Pangeran juga meminta agar aparat penegak hukum, perusahaan, dan masyarakat melakukan dialog untuk menyelesaikan konflik secara damai. Hal ini penting agar hak-hak masyarakat tetap dilindungi tanpa perlu mengambil tindakan hukum yang represif.
“Utamakan restorative justice dalam menyelesaikan suatu kasus yang berkenaan dengan masalah sosial masyarakat tentu sekali ini sesuai kualifikasi yang sudah diatur dalam Peraturan mengenai RJ,” ujar Pangeran.
Pangeran juga menilai bahwa restorative justice dapat mengurangi kesan arogansi penegak hukum dan membantu aparat menjadi mediator dalam perselisihan antara masyarakat dan perusahaan.

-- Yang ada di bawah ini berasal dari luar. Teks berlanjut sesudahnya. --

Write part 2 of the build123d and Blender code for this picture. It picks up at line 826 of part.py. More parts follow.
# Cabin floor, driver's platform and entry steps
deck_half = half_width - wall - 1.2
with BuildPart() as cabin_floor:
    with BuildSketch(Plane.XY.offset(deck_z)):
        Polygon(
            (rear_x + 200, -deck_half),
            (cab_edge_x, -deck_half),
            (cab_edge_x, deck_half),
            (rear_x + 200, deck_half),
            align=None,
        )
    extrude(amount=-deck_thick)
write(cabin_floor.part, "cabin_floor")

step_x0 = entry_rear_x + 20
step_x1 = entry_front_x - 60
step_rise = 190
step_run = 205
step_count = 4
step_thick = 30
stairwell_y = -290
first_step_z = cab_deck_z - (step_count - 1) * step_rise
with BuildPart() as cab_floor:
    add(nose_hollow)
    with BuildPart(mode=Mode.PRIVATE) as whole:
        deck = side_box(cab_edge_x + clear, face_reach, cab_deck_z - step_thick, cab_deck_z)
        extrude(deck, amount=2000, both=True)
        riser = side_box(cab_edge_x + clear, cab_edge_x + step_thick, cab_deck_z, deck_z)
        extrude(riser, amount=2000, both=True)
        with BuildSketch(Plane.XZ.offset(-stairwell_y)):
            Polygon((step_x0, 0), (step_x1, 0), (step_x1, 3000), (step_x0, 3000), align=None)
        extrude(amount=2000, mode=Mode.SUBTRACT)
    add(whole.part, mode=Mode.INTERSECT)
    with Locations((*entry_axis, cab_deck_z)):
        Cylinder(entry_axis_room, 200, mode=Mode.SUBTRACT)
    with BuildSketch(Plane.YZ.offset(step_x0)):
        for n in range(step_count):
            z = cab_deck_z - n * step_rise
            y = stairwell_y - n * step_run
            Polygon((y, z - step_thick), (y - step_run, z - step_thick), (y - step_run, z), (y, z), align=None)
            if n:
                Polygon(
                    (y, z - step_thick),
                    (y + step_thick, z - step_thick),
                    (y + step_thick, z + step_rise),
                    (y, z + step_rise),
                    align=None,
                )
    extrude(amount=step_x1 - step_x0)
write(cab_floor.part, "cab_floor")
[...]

Kasus ini, menurutnya, seharusnya tidak diperlakukan dengan tindakan hukum yang keras, karena warga hanya menuntut keadilan.

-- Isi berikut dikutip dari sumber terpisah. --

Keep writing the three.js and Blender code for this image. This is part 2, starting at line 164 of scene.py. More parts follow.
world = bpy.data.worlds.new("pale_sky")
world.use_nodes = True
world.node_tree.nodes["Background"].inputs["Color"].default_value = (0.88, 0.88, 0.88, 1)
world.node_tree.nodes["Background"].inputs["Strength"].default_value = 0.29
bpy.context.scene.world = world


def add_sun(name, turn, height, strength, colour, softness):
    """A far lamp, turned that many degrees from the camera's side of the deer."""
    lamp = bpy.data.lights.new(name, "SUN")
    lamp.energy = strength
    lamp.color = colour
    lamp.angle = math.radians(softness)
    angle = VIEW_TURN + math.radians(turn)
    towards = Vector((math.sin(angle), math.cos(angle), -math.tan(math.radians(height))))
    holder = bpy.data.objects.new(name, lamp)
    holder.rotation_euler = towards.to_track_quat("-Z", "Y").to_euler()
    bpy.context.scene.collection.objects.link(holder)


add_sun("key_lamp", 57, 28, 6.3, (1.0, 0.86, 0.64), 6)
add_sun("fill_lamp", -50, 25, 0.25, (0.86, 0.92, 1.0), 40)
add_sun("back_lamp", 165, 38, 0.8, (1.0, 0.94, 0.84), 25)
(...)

Pangeran mengingatkan agar penahanan terhadap Tina dan warga lainnya tidak dianggap sebagai kriminalisasi dan pelanggaran hak asasi manusia, terutama hak untuk menyampaikan pendapat.
“Aksi demo yang dilakukan itu dilindungi konstitusi kita. Jangan sampai salah kaprah. Penegak hukum harus bisa melihat masalah ini dengan lebih komprehensif, dan beri solusi terbaik. Bukan asal tangkap gitu aja,” tambahnya.
Komisi III DPR, yang membidangi penegakan hukum, juga menegaskan bahwa penangkapan terhadap peserta demonstrasi harus menjadi opsi terakhir, dan itu pun hanya jika demo tersebut menyebabkan kerugian besar.
“Sehingga agar tidak ada anggapan jalur hukum digunakan sebagai alat untuk menekan suara-suara penentang pihak-pihak tertentu,” jelas Pangeran.
Ia juga mengingatkan bahwa hukum harus diterapkan sesuai dengan undang-undang, tanpa digunakan untuk menekan atau membungkam suara masyarakat. Jika hal tersebut terus berlanjut, menurutnya, aparat penegak hukum akan mencederai hak asasi manusia.
Dalam hal ini, menurut Pasal 2 Peraturan Kejaksaan Nomor 15 Tahun 2020, pelaksanaan konsep restorative justice harus didasarkan pada prinsip-prinsip keadilan, kepentingan umum, proporsionalitas, dan penggunaan pidana sebagai jalan terakhir.
Pangeran juga menyoroti pentingnya evaluasi terhadap perusahaan-perusahaan yang kerap menempuh jalur hukum untuk menindak warga yang menolak operasional mereka. Ia meminta agar izin operasional PT PSSP diperiksa secara teliti, termasuk aspek AMDAL.
“Jangan sampai hukum tajam ke bawah dan tumpul ke atas apalagi no viral no justice. Aparat penegak hukum harus memastikan bahwa tindakan terhadap aksi protes dilakukan secara adil dan tidak hanya menguntungkan kepentingan korporasi,” ujarnya.
Ia juga menekankan bahwa perusahaan kelapa sawit harus bertanggung jawab terhadap dampak sosial dan lingkungan yang mereka sebabkan. Transparansi dalam proses hukum serta akuntabilitas dalam setiap tindakan juga harus menjadi prioritas.